W oparciu o takie inspiracje rodzinne księdzu Bosko udało się stworzyć w oratorium przykładne, pełne radości i entuzjazmu środowisko wychowawcze. Jego cechą dominującą był wszechobecny duch rodzinny, który przejawiał się poprzez pełne ufności relacje między przełożonymi i wychowankami, przyjaźń panującą wśród młodzieży, naturalną solidarność między wszystkimi. Kiedy w 1883 r.
dziennikarz pisma „Pélerin” odwiedził Valdocco, zdumiony tym, co zobaczył, napisał: „Widzieliśmy ten system w działaniu. W Turynie chłopcy tworzą wielkie kolegium, w którym nie ujrzy się kolejek, ale wszyscy przemieszczają się z miejsca na miejsce z taką swobodą jak w rodzinie. Grupa chłopców otacza nauczyciela, bez hałasu, rozgardiaszu, bez kłótni. Patrzyliśmy z podziwem na pogodne twarze chłopców i nie mogliśmy powstrzymać się od okrzyku: Tu jest palec Boży”. Rzeczywiście księdzu Bosko udało się stworzyć w oratorium wielką, wielopokoleniową, patriarchalną i wielodzietną rodzinę.

On sam podczas słówka wieczornego wygłoszonego w styczniu 1864 r. opisywał jej zalety, porównując ją do pszczelego ula: „Bycie razem w wielkiej grupie bardzo sprzyja produkowaniu miodu radości, pobożności i nauki. Bycie razem w wielkiej grupie potęguje radość podczas waszych rekreacji, zapobiega melancholii, kiedy ta brzydka czarownica chce wejść do waszych serc; bycie razem w wielkiej grupie dodaje sił i odwagi w pokonywaniu trudności w nauce, pomaga dostrzegać i szanować dobro i korzyści bliźnich; jeden przekazuje drugiemu własne przekonania, własne idee, a jednocześnie uczy się od drugiego. Przebywanie wśród licznego grona osób czyniących dobro, skłania nas do spontanicznego czynienia tego samego”.

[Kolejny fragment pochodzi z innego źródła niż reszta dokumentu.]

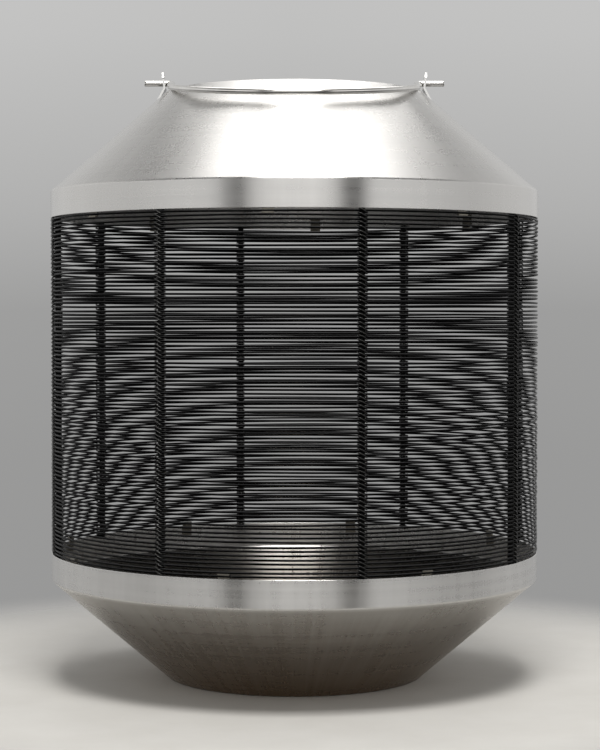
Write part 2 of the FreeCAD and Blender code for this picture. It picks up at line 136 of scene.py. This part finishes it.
def tube(paths, radius, sides=8, closed=False):
    """Swept round tubes. paths: list of (N,3) arrays; radius: number or list."""
    verts, faces, normals = [], [], []
    base = 0
    for index, path in enumerate(paths):
        path = np.asarray(path, float)
        n = len(path)
        rad = radius if np.isscalar(radius) else radius[index]
        rad = np.full(n, rad) if np.isscalar(rad) else np.asarray(rad, float)
        if closed:
            tan = np.roll(path, -1, 0) - np.roll(path, 1, 0)
        else:
            tan = np.gradient(path, axis=0)
        tan /= np.linalg.norm(tan, axis=1)[:, None]
        ref = np.array([0.0, 0.0, 1.0])
        if abs(tan[0] @ ref) > 0.9:
            ref = np.array([1.0, 0.0, 0.0])
        u = ref - tan[0] * (tan[0] @ ref)
        u /= np.linalg.norm(u)
        us = [u]
        for i in range(1, n):
            u = us[-1] - tan[i] * (tan[i] @ us[-1])
            u /= np.linalg.norm(u)
            us.append(u)
        us = np.array(us)
        vs = np.cross(tan, us)
        a = np.arange(sides) * 2 * math.pi / sides
        dirs = (us[:, None, :] * np.cos(a)[None, :, None]
                + vs[:, None, :] * np.sin(a)[None, :, None])
        ring = path[:, None, :] + dirs * rad[:, None, None]
        verts.append(ring.reshape(-1, 3))
        normals.append(dirs.reshape(-1, 3))
        last = n if closed else n - 1
        for i in range(last):
            j = (i + 1) % n
            for k in range(sides):
                m = (k + 1) % sides
                faces.append((base + i * sides + k, base + i * sides + m,
                              base + j * sides + m, base + j * sides + k))
        if not closed:
            faces.append(tuple(base + k for k in range(sides))[::-1])
            faces.append(tuple(base + (n - 1) * sides + k for k in range(sides)))
        base += n * sides
    return np.concatenate(verts), faces, np.concatenate(normals)


def smooth_line(points, steps):
    """Catmull-Rom through the points."""
    p = np.asarray(points, float)
    p = np.vstack([2 * p[0] - p[1], p, 2 * p[-1] - p[-2]])
    out = []
    for i in range(1, len(p) - 2):
        a, b, c, d = p[i - 1], p[i], p[i + 1], p[i + 2]
        for k in range(steps):
            t = k / steps
            out.append(0.5 * ((2 * b) + (c - a) * t + (2 * a - 5 * b + 4 * c - d) * t * t
                              + (3 * b - a - 3 * c + d) * t ** 3))
    out.append(p[-2])
    return np.array(out)


# ---------------------------------------------------------------- materials
def material(name):
    mat = bpy.data.materials.new(name)
    mat.use_nodes = True
    nodes, links = mat.node_tree.nodes, mat.node_tree.links
    bsdf = nodes["Principled BSDF"]
    return mat, nodes, links, bsdf


def noise(nodes, links, vector, scale, detail=2.0, rough=0.5):
    tex = nodes.new("ShaderNodeTexNoise")
    tex.inputs["Scale"].default_value = scale
    tex.inputs["Detail"].default_value = detail
    tex.inputs["Roughness"].default_value = rough
    links.new(vector, tex.inputs["Vector"])
    return tex.outputs["Fac"]


def mapping(nodes, links, vector, scale):
    node = nodes.new("ShaderNodeMapping")
    node.inputs["Scale"].default_value = scale
    links.new(vector, node.inputs["Vector"])
    return node.outputs["Vector"]


def remap(nodes, links, value, lo, hi, out_lo, out_hi):
    node = nodes.new("ShaderNodeMapRange")
    node.inputs["From Min"].default_value = lo
    node.inputs["From Max"].default_value = hi
    node.inputs["To Min"].default_value = out_lo
    node.inputs["To Max"].default_value = out_hi
    links.new(value, node.inputs["Value"])
    return node.outputs["Result"]


def math_node(nodes, links, op, a, b):
    node = nodes.new("ShaderNodeMath")
    node.operation = op
    for i, value in enumerate((a, b)):
        if isinstance(value, (int, float)):
            node.inputs[i].default_value = value
        else:
            links.new(value, node.inputs[i])
    return node.outputs[0]


def mix_color(nodes, links, fac, a, b):
    node = nodes.new("ShaderNodeMix")
    node.data_type = "RGBA"
    node.inputs[6].default_value = (*a, 1.0)
    node.inputs[7].default_value = (*b, 1.0)
    links.new(fac, node.inputs[0])
    return node.outputs[2]


def brushed_steel(name, dark, light, rough, aniso, bump, painted_foot_shade=None, top=0.080):
    """Sheet brushed round the axis: fine level lines, soft clouding from
    handling, and faint streaks down the slope left by polishing."""
    mat, nodes, links, bsdf = material(name)
    coord = nodes.new("ShaderNodeTexCoord").outputs["Object"]
    fine = mapping(nodes, links, coord, (7.0, 7.0, 1500.0))
    coarse = mapping(nodes, links, coord, (2.0, 2.0, 300.0))
    flat = nodes.new("ShaderNodeVectorMath")
    flat.operation = "MULTIPLY"
    flat.inputs[1].default_value = (1.0, 1.0, 0.0)
    links.new(coord, flat.inputs[0])
    unit = nodes.new("ShaderNodeVectorMath")
    unit.operation = "NORMALIZE"
    links.new(flat.outputs[0], unit.inputs[0])
    wide = nodes.new("ShaderNodeVectorMath")
    wide.operation = "SCALE"
    wide.inputs["Scale"].default_value = 22.0
    links.new(unit.outputs[0], wide.inputs[0])
    tall = nodes.new("ShaderNodeVectorMath")
    tall.operation = "MULTIPLY_ADD"
    tall.inputs[1].default_value = (0.0, 0.0, 7.0)
    links.new(coord, tall.inputs[0])
    links.new(wide.outputs[0], tall.inputs[2])
    cloud = noise(nodes, links, coord, 11.0, 4.0, 0.6)
    down = noise(nodes, links, tall.outputs[0], 1.0, 4.0, 0.62)
    n_fine = noise(nodes, links, fine, 1.0, 3.0, 0.6)
    n_coarse = noise(nodes, links, coarse, 1.0, 2.0, 0.5)
    lines = math_node(nodes, links, "ADD",
                      math_node(nodes, links, "MULTIPLY", n_fine, 0.6),
                      math_node(nodes, links, "MULTIPLY", n_coarse, 0.4))
    soft = math_node(nodes, links, "ADD",
                     math_node(nodes, links, "MULTIPLY", cloud, 0.45),
                     math_node(nodes, links, "MULTIPLY", down, 0.55))
    tone = math_node(nodes, links, "ADD",
                     math_node(nodes, links, "MULTIPLY", n_coarse, 0.30),
                     math_node(nodes, links, "MULTIPLY", soft, 0.70))
    color = mix_color(nodes, links, remap(nodes, links, tone, 0.36, 0.64, 0.0, 1.0),
                      dark, light)
    if painted_foot_shade is not None:
        # painted shade: the sloping underside is darkened and browned towards the foot,
        # standing in for the shadowed floor it reflects
        height = nodes.new("ShaderNodeSeparateXYZ")
        links.new(coord, height.inputs[0])
        uneven = math_node(nodes, links, "MULTIPLY",
                           math_node(nodes, links, "SUBTRACT", soft, 0.5), 0.05)
        level = math_node(nodes, links, "ADD", height.outputs["Z"], uneven)
        shade = mix_color(nodes, links,
                          remap(nodes, links, level, 0.0, top, 0.0, 1.0), *painted_foot_shade)
        edge = remap(nodes, links, height.outputs["Z"], top - 0.001, top + 0.0025,
                     0.0, 1.0)
        whole = nodes.new("ShaderNodeMix")
        whole.data_type = "RGBA"
        links.new(edge, whole.inputs[0])
        links.new(shade, whole.inputs[6])
        whole.inputs[7].default_value = (1.0, 1.0, 1.0, 1.0)
        both = nodes.new("ShaderNodeMix")
        both.data_type = "RGBA"
        both.blend_type = "MULTIPLY"
        both.inputs[0].default_value = 1.0
        links.new(color, both.inputs[6])
        links.new(whole.outputs[2], both.inputs[7])
        color = both.outputs[2]
    links.new(color, bsdf.inputs["Base Color"])
    bsdf.inputs["Metallic"].default_value = 1.0
    links.new(remap(nodes, links, math_node(
        nodes, links, "ADD", math_node(nodes, links, "MULTIPLY", n_coarse, 0.35),
        math_node(nodes, links, "MULTIPLY", soft, 0.65)), 0.32, 0.68,
        rough - 0.045, rough + 0.05), bsdf.inputs["Roughness"])
    bsdf.inputs["Anisotropic"].default_value = aniso
    bsdf.inputs["Anisotropic Rotation"].default_value = 0.25
    tangent = nodes.new("ShaderNodeTangent")
    tangent.direction_type = "RADIAL"
    tangent.axis = "Z"
    links.new(tangent.outputs["Tangent"], bsdf.inputs["Tangent"])
    b = nodes.new("ShaderNodeBump")
    b.inputs["Strength"].default_value = bump
    b.inputs["Distance"].default_value = 0.00005
    links.new(lines, b.inputs["Height"])
    links.new(b.outputs["Normal"], bsdf.inputs["Normal"])
    return mat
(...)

Ksiądz Bosko, tworząc zręby swego systemu wychowawczego, odwoływał się do doświadczenia rodziny, także wielodzietnej. Czy dzisiaj, w czasach gdy rodzina wielodzietna musi sprostać ogromnym wyzwaniom, spadkobiercy systemu wychowawczego księdza Bosko nie mogliby uczynić więcej by jej pomóc?